Visti il ricorso e i relativi allegati;
Visto l'atto di costituzione in giudizio di Ministero dell'Interno Dipartimento della Pubblica Sicurezza;
Viste le memorie difensive;
Visti tutti gli atti della causa;
Relatore nella camera di consiglio del giorno 22 novembre 2012 il dott. Massimiliano Balloriani e uditi per le parti i difensori l'avv. Roberto Serino, su delega dell'avv. P M e l'avv. distrettuale dello Stato Anna Buscemi per il Ministero resistente;
Sentite le stesse parti ai sensi dell'art. 60 cod. proc. amm.;
Il ricorrente impugna il provvedimento del 6 luglio 2012, con il quale il capo della Polizia ha decretato la destituzione del medesimo dall’amministrazione della Pubblica Sicurezza, ai sensi dell’articolo 7 nn. 1,2,3, e 4 del d.p.r. n.737 del 1981, in virtù della sentenza n.632 del 2010 del GIP del Tribunale di Pescara, che lo ha condannato per i reati di cui agli articoli 416 commi 1 e 3, 61 n.2, 110, 317, e 328 codice penale.
Nel ricorso, si lamenta che l’amministrazione non avrebbe adeguatamente valutato la gravità della condotta sotto il profilo soggettivo ed oggettivo, richiamandosi pedissequamente ai fatti accertati dal giudice penale;non avrebbe tenuto conto, poi, della concessione delle circostanze attenuanti, degli ottimi precedenti di servizio del ricorrente;avrebbe utilizzato formule di stile nell’apprezzamento della gravità delle violazioni in relazione alla lesione degli interesse dell’amministrazione stessa.

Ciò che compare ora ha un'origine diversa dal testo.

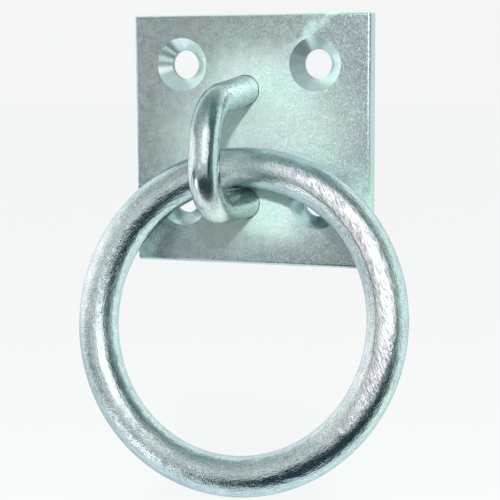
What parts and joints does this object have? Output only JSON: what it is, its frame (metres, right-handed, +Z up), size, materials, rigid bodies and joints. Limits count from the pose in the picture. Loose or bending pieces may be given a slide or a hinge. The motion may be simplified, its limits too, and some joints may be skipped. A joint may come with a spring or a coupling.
{
  "type": "ring on plate",
  "caption": "Square screw-on plate with an upright round-bar staple that holds a swinging ring for ropes, lashings, chains or fenders.",
  "frame": {"origin": "middle of the plate's back face", "axes": "+Z up the plate as it is screwed to an upright face, +Y into that face, so that the staple and the ring stand out along -Y"},
  "size_m": [0.0684, 0.0277, 0.0934],
  "materials": {
    "plate_zinc": "bright zinc plated sheet, satin and lightly mottled",
    "staple_zinc": "bright zinc plated bar, smooth",
    "ring_zinc": "bright zinc plated bar, smooth with a fine grain"
  },
  "bodies": {
    "fixed_plate": {"plate": "plate_zinc", "staple": "staple_zinc"},
    "swinging_ring": {"ring": "ring_zinc"}
  },
  "joints": [
    {"name": "ring_swing", "type": "hinge", "parent": "fixed_plate", "child": "swinging_ring", "pos_m": [0.0012, -0.0073, -0.0052], "axis": [-1, 0, 0], "range_deg": [-11.3, 168.7]}
  ]
}
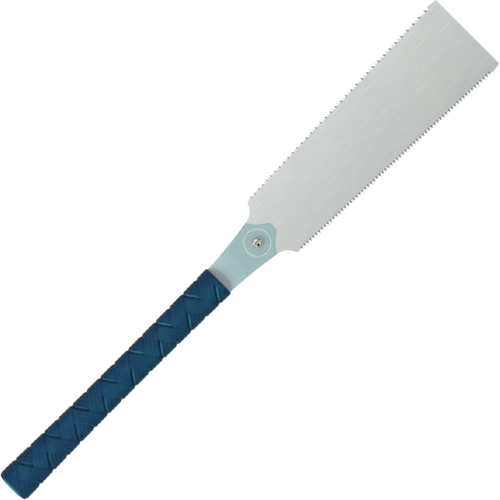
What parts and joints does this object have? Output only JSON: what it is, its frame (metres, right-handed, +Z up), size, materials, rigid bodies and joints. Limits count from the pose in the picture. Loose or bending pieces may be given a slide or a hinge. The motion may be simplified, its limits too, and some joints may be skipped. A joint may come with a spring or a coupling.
{
  "type": "hand saw",
  "caption": "Double-edged Japanese pull saw: a thin blade with rip and crosscut teeth, clamped by a screw in a sheet-metal holder on a long oval soft grip.",
  "frame": {"origin": "middle of the saw's footprint, on the surface that it lies on", "axes": "+X from the butt of the grip to the tip of the blade, +Y the rip edge, -Y the crosscut edge, +Z up, square to the flat of the blade"},
  "size_m": [0.5804, 0.0844, 0.026],
  "materials": {
    "blade_steel": "brushed along its length",
    "holder_paint": "satin pale teal coating",
    "bright_plating": "bright nickel plating",
    "rivet_steel": "plain",
    "core_plastic": "moulded",
    "grip_elastomer": "satin, moulded with a braided relief",
    "plug_plastic": "fine moulded texture"
  },
  "bodies": {
    "handle": {"front_cheek": "holder_paint", "back_cheek": "holder_paint", "slot_spacer": "holder_paint", "clinch_nut": "bright_plating", "handle_core": "core_plastic", "shank_rivets": "rivet_steel", "grip_sleeve": "grip_elastomer", "butt_plug": "plug_plastic"},
    "blade": {"saw_blade": "blade_steel"},
    "washer": {"screw_washer": "bright_plating"},
    "screw": {"clamp_screw": "bright_plating"}
  },
  "joints": [
    {"name": "blade_slide", "type": "slide", "parent": "handle", "child": "blade", "axis": [1, 0, 0], "range_m": [0, 0.06]},
    {"name": "washer_lift", "type": "slide", "parent": "handle", "child": "washer", "axis": [0, 0, 1], "range_m": [0, 0.0024]},
    {"name": "screw_turn", "type": "hinge", "parent": "washer", "child": "screw", "pos_m": [0.0217, 0, 0.013], "axis": [0, 0, 1], "range_deg": [0, 1080]}
  ],
  "couplings": [
    {"joint": "screw_turn", "follows": "washer_lift", "rad_per_m": 7854}
  ]
}
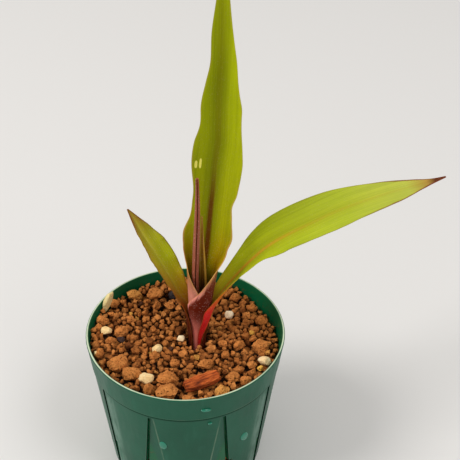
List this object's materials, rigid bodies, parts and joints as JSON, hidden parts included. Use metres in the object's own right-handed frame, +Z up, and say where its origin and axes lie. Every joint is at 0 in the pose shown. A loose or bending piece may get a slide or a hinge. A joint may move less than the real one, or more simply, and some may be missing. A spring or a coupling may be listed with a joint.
{
  "type": "potted pitcairnia sanguinea",
  "caption": "Young bromeliad with pointed strap leaves rising from a wrapped sheath, in a tapered plastic nursery pot filled with baked clay granules.",
  "frame": {"origin": "middle of the flat underside of the pot, on the surface that it stands on", "axes": "+Z up, +X towards the long arching leaf, -Y towards the side that the tall leaf's upper face looks to"},
  "size_m": [0.1608, 0.09, 0.2491],
  "materials": {
    "pot": "satin moulded polypropylene",
    "clay_granules": "rough, matt and porous",
    "rootstock": "rough and matt",
    "green_leaf": "soft sheen with fine lengthwise veins",
    "young_leaf": "soft sheen with pale scurf",
    "pale_stone": "rough and matt",
    "bark": "fibrous and matt"
  },
  "bodies": {
    "root": {"pot": "pot", "soil": "clay_granules", "rootstock": "rootstock", "leaf_tall_back": "green_leaf", "leaf_long_right": "green_leaf", "leaf_short_left": "green_leaf", "leaf_young_spear": "young_leaf", "leaf_inner_folded": "young_leaf", "pale_stone_leaning": "pale_stone", "pale_stone_left": "pale_stone", "pale_stone_middle": "pale_stone", "pale_stone_crown": "pale_stone", "pale_stone_front": "pale_stone", "pale_stone_right": "pale_stone", "pale_stone_edge": "pale_stone", "pale_stone_cluster": "pale_stone", "bark_chip": "bark"}
  },
  "joints": []
}
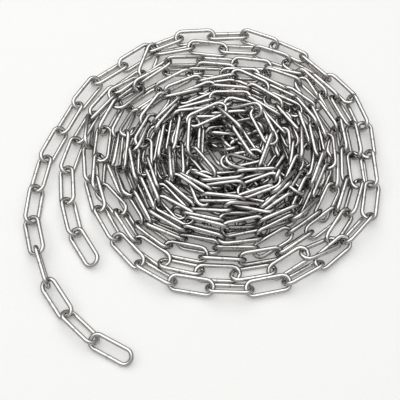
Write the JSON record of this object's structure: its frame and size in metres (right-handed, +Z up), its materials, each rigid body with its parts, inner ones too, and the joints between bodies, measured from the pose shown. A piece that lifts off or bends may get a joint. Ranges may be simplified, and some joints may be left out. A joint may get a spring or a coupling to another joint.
{
  "type": "heap of steel chain",
  "caption": "Loose coiled heap of long-link steel chain lying flat, piled in a low mound, with two loose ends trailing to one side.",
  "frame": {"origin": "centre of the footprint, on the floor that the heap lies on", "axes": "+Z up; +X to the right and +Y away from the viewer in the picture, with the loose ends at -X"},
  "size_m": [0.3032, 0.3344, 0.0345],
  "materials": {
    "chain_steel": "bright drawn stainless steel wire, lightly polished",
    "core_steel": "plain, hidden under the links"
  },
  "bodies": {
    "root": {"hidden_core": "core_steel", "outer_link_01": "chain_steel", "outer_link_02": "chain_steel", "outer_link_03": "chain_steel", "outer_link_04": "chain_steel", "outer_link_05": "chain_steel", "outer_link_06": "chain_steel", "outer_link_07": "chain_steel", "outer_link_08": "chain_steel", "outer_link_09": "chain_steel", "outer_link_10": "chain_steel", "outer_link_11": "chain_steel", "outer_link_12": "chain_steel", "outer_link_13": "chain_steel", "outer_link_14": "chain_steel", "outer_link_15": "chain_steel", "outer_link_16": "chain_steel", "outer_link_17": "chain_steel", "outer_link_18": "chain_steel", "outer_link_19": "chain_steel", "outer_link_20": "chain_steel", "outer_link_21": "chain_steel", "outer_link_22": "chain_steel", "outer_link_23": "chain_steel", "outer_link_24": "chain_steel", "outer_link_25": "chain_steel", "outer_link_26": "chain_steel", "outer_link_27": "chain_steel", "outer_link_28": "chain_steel", "outer_link_29": "chain_steel", "outer_link_30": "chain_steel", "outer_link_31": "chain_steel", "outer_link_32": "chain_steel", "outer_link_33": "chain_steel", "outer_link_34": "chain_steel", "tail_link_01": "chain_steel", "tail_link_02": "chain_steel", "tail_link_03": "chain_steel", "tail_link_04": "chain_steel", "tail_link_05": "chain_steel", "tail_link_06": "chain_steel", "tail_link_07": "chain_steel", "turn_02": "chain_steel", "turn_03": "chain_steel", "turn_04": "chain_steel", "turn_05": "chain_steel", "turn_06": "chain_steel", "turn_07": "chain_steel", "turn_08": "chain_steel", "turn_09": "chain_steel", "turn_10": "chain_steel"}
  },
  "joints": []
}
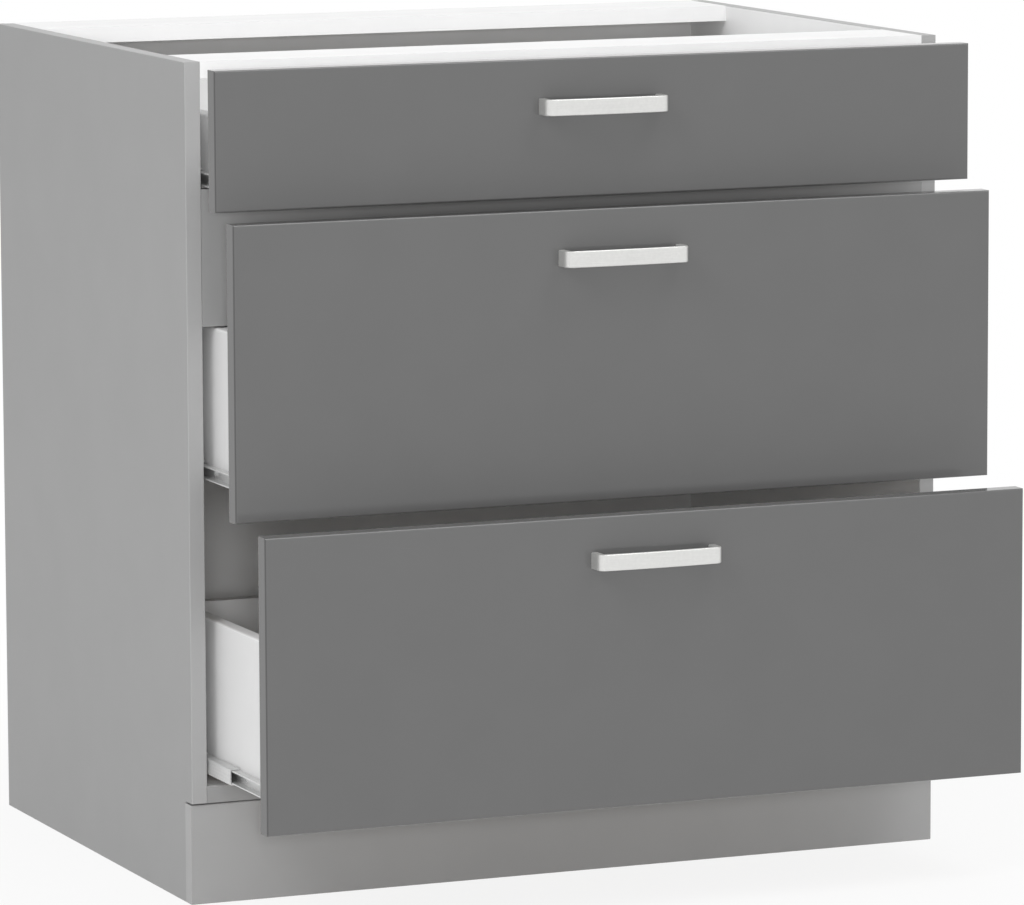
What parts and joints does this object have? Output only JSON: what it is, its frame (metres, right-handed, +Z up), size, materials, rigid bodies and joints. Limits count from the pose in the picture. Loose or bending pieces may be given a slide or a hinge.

Infine si cita, in modo peraltro generico, la circostanza di un caso analogo, che sarebbe stato deciso nel 1997, con sanzione più mite (sospensione dal servizio per la durata di mesi 6), nonostante il dipendente fosse stato condannato per i reati di cui agli articoli 476,490,315 c.p.
Il ricorso è infondato.
Il sistema sanzionatorio delle condotte del personale di polizia non conformi ai compiti di servizio prevede regole più rigorose a presidio della legalità, cui tali condotte devono necessariamente ispirarsi, atteso che esse coinvolgono in via diretta e immediata la dignità, il prestigio e l'immagine dell'Amministrazione, e, soprattutto, conseguentemente, la fiducia del cittadino verso un’istituzione che dovrebbe essere, appunto, presidio della legalità, della sicurezza e ordine pubblico (cfr. Consiglio di Stato, sentenza 28 maggio 2012, n. 3101).
A tal proposito, l’articolo 7 del d.p.r. n.737 del 1981 prevede la destituzione dell'appartenente ai ruoli dell'Amministrazione della pubblica sicurezza, nei casi in cui la cui la condotta del medesimo abbia reso incompatibile la sua ulteriore permanenza in servizio;tale articolo, inoltre, elenca una serie di casi in cui tale incompatibilità si verifica.
Tra essi, sono elencati nel medesimo articolo 7 cit., tra l’altro, atti compiuti in grave contrasto con i doveri assunti con il giuramento.
Ciò premesso, la partecipazione ad un associazione per delinquere, dedita peraltro alla commissione di reati sfruttando il metus che deriva dall’appartenenza ad un corpo dotato di poteri repressivi, è evidentemente un comportamento del tutto incompatibile e antitetico ai compiti e doveri di un tutore dell’ordine e della sicurezza pubblica (cfr. Consiglio di Stato, sentenza 28 maggio 2012, n. 3101).
Di qui la sufficienza del richiamo ai fatti accertati dal giudice penale.
Quanto alla presunta disparità di trattamento, è sufficiente rilevare che il motivo, oltre ad essere genericamente proposto, si riferisce a situazione del tutto diversa, poiché riguarda fattispecie di reato diverse, tra le quali non è ricompresa l’associazione per delinquere e la concussione.
Ciò, senza considerare che, in ogni caso, la disparità di trattamento è un vizio presuntivo che cede di fronte all’accertamento diretto della legittimità del provvedimento di cui si controverte.
La natura della controversia giustifica l’integrale compensazione delle spese di giudizio.